We will use the **PyLDAVis** tool to visualize the results:

In [30]:
import pyLDAvis.sklearn

pyLDAvis.enable_notebook()
panel = pyLDAvis.sklearn.prepare(lda_model, data_vectorized, vectorizer, mds='tsne')
panel

.ix is deprecated. Please use
.loc for label based indexing or
.iloc for positional indexing

See the documentation here:
http://pandas.pydata.org/pandas-docs/stable/indexing.html#ix-indexer-is-deprecated
  topic_term_dists = topic_term_dists.ix[topic_order]


#### Interpreting the visualization
1. Larger topics appear more frequently in the corpus.
2. The closer the topics, the similarity is higher.
3. When selecting a topic, the most representative words will be shown, as a measure of how frequent or how discriminant the word is. The weight of each property can be adjusted with the slider.
4. Hovering over a word will adjust the topic sizes to show how representative the word is for each of them.
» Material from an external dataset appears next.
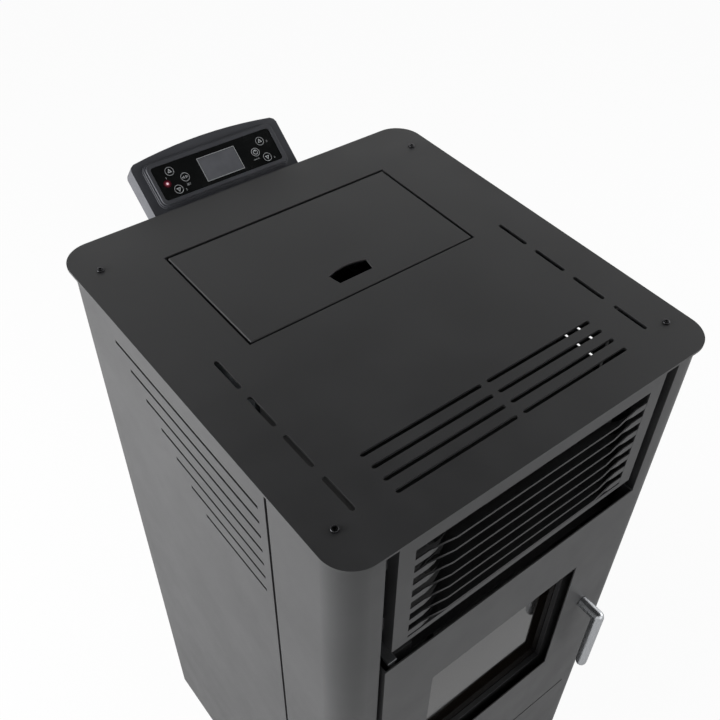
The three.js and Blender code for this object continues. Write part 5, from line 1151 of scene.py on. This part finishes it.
@dataclass
class Studio:
    """Pale floor, white surround, soft boxes and the camera at the photograph's viewing angle."""

    eye: Point = (-0.46765, -0.587625, 1.56444)
    azimuth: float = -42.4048
    elevation: float = 45.9104
    roll: float = 4.0897
    lens_px: float = 908.62
    centre_px: tuple[float, float] = (405.22, 385.91)
    frame_px: float = 720.0
    lamps: tuple[Lamp, ...] = (
        Lamp("softbox_left", (-2.3, 0.9, 1.15), (0.0, 0.0, 0.7), (2.0, 1.6), 94.0),
        Lamp("softbox_right", (2.4, -0.9, 1.2), (0.0, 0.0, 0.7), (2.0, 1.6), 30.0),
        Lamp("softbox_front", (0.5, -2.6, 1.1), (0.0, 0.0, 0.6), (2.0, 1.4), 8.0),
    )
    ceiling_height: float = 3.0
    ceiling_size: float = 4.2
    floor_size: float = 14.0
    fill: float = 0.34
    floor_white: float = 0.95
    floor_mirrored: float = 0.3

    def build(self) -> None:
        """Set the stage."""
        self.colour_management()
        self.surround()
        self.floor()
        self.ceiling()
        for lamp in self.lamps:
            self.soft_box(lamp)
        self.camera()

    def colour_management(self) -> None:
        """Plain display transform, so a colour renders as it is written."""
        bpy.context.scene.view_settings.view_transform = "Standard"

    def surround(self) -> None:
        """White to the eye and in reflections, a soft grey fill to everything else."""
        world = bpy.data.worlds.new("surround")
        bpy.context.scene.world = world
        world.use_nodes = True
        tree = world.node_tree
        tree.nodes.clear()
        path = tree.nodes.new("ShaderNodeLightPath")
        seen = tree.nodes.new("ShaderNodeMath")
        seen.operation = "MAXIMUM"
        tree.links.new(path.outputs["Is Camera Ray"], seen.inputs[0])
        mirrored = tree.nodes.new("ShaderNodeMath")
        mirrored.operation = "MAXIMUM"
        tree.links.new(path.outputs["Is Glossy Ray"], mirrored.inputs[0])
        tree.links.new(path.outputs["Is Transmission Ray"], mirrored.inputs[1])
        tree.links.new(mirrored.outputs[0], seen.inputs[1])
        fill = tree.nodes.new("ShaderNodeBackground")
        fill.inputs["Color"].default_value = linear("e8ebee")
        fill.inputs["Strength"].default_value = self.fill
        white = tree.nodes.new("ShaderNodeBackground")
        white.inputs["Color"].default_value = (1.0, 1.0, 1.0, 1.0)
        either = tree.nodes.new("ShaderNodeMixShader")
        out = tree.nodes.new("ShaderNodeOutputWorld")
        tree.links.new(seen.outputs[0], either.inputs[0])
        tree.links.new(fill.outputs[0], either.inputs[1])
        tree.links.new(white.outputs[0], either.inputs[2])
        tree.links.new(either.outputs[0], out.inputs["Surface"])

    def floor(self) -> None:
        """A pale floor that stays near white to the eye and keeps the stove's shadow."""
        deselect()
        bpy.ops.mesh.primitive_plane_add(size=self.floor_size, location=(0, 0, 0))
        ground = settle(bpy.context.object)
        ground.name = "studio_floor"
        n = Nodes("studio_floor_white")
        path = n.add("ShaderNodeLightPath")
        mirrored = n.add("ShaderNodeMath", {0: path.outputs["Is Glossy Ray"], 1: self.floor_mirrored},
                         operation="MULTIPLY")
        seen = n.add("ShaderNodeMath", {0: path.outputs["Is Camera Ray"], 1: mirrored.outputs[0]},
                     operation="MAXIMUM")
        share = n.add("ShaderNodeMath", {0: seen.outputs[0], 1: self.floor_white}, operation="MULTIPLY")
        matt = n.add("ShaderNodeBsdfDiffuse", {"Color": linear("f2f2f2")})
        white = n.add("ShaderNodeEmission", {"Color": (1.0, 1.0, 1.0, 1.0), "Strength": 1.0})
        both = n.add("ShaderNodeMixShader", {0: share.outputs[0], 1: matt.outputs[0], 2: white.outputs[0]})
        n.add("ShaderNodeOutputMaterial", {"Surface": both.outputs[0]})
        ground.data.materials.append(n.material)

    def ceiling(self) -> None:
        """A dark studio ceiling, so that level faces mirror it and stay darker than upright ones."""
        deselect()
        bpy.ops.mesh.primitive_plane_add(size=self.ceiling_size, location=(0, 0, self.ceiling_height))
        canopy = settle(bpy.context.object)
        canopy.name = "studio_ceiling"
        n = Nodes("studio_ceiling_black")
        path = n.add("ShaderNodeLightPath")
        black = n.add("ShaderNodeBsdfDiffuse", {"Color": linear("1c1c1c")})
        clear = n.add("ShaderNodeBsdfTransparent")
        both = n.add("ShaderNodeMixShader", {0: path.outputs["Is Camera Ray"], 1: black.outputs[0],
                                             2: clear.outputs[0]})
        n.add("ShaderNodeOutputMaterial", {"Surface": both.outputs[0]})
        canopy.data.materials.append(n.material)

    def soft_box(self, lamp: Lamp) -> None:
        """Stand one soft box and turn it to its target."""
        light = bpy.data.lights.new(lamp.name, "AREA")
        light.shape = "RECTANGLE"
        light.size, light.size_y = lamp.size
        light.energy = lamp.power
        obj = bpy.data.objects.new(lamp.name, light)
        bpy.context.scene.collection.objects.link(obj)
        obj.location = lamp.place
        aim = Vector(lamp.target) - Vector(lamp.place)
        obj.rotation_euler = aim.to_track_quat("-Z", "Y").to_euler()

    def camera(self) -> None:
        """The camera, from the photograph's vanishing lines."""
        a, e, r = (math.radians(v) for v in (self.azimuth, self.elevation, self.roll))
        back = Vector((math.sin(a) * math.cos(e), -math.cos(a) * math.cos(e), math.sin(e)))
        level = (-back).cross(Vector((0, 0, 1))).normalized()
        upright = level.cross(-back)
        right = level * math.cos(r) + upright * math.sin(r)
        up = upright * math.cos(r) - level * math.sin(r)
        camera = bpy.data.cameras.new("camera")
        camera.sensor_width = 36.0
        camera.sensor_fit = "HORIZONTAL"
        camera.lens = camera.sensor_width * self.lens_px / self.frame_px
        camera.shift_x = (self.frame_px / 2 - self.centre_px[0]) / self.frame_px
        camera.shift_y = (self.centre_px[1] - self.frame_px / 2) / self.frame_px
        obj = bpy.data.objects.new("camera", camera)
        bpy.context.scene.collection.objects.link(obj)
        turn = Matrix((right, up, back)).transposed()
        obj.matrix_world = Matrix.Translation(self.eye) @ turn.to_4x4()
        bpy.context.scene.camera = obj


GROUPS: tuple[type[Assembly], ...] = (
    Casing, HopperGroup, FeedGroup, FireGroup, DoorGroup, AshGroup, AirGroup, PowerGroup, KeypadGroup,
)


def main() -> None:
    """Build the stage and every sub-assembly in order, and report each piece."""
    logging.basicConfig(level=logging.INFO, format="%(name)s: %(message)s")
    Studio().build()
    looks = {look: finish.material() for look, finish in FINISHES.items()}
    for kind in GROUPS:
        group = kind(looks)
        group.build()
        for obj in group.made:
            log.info("%s: %s, %d faces", kind.__name__, obj.name, len(obj.data.polygons))


if __name__ == "__main__":
    main()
LDA can be used for automatic tagging, we could go through each topic and attach a label to it. The effectiveness of this approach will depend on how clearly defined the topics are. Experimenting with **_num_topics_** can improve results. Also take in account that the larger the corpus (this one is only 500 instances) the better the topics will be defined.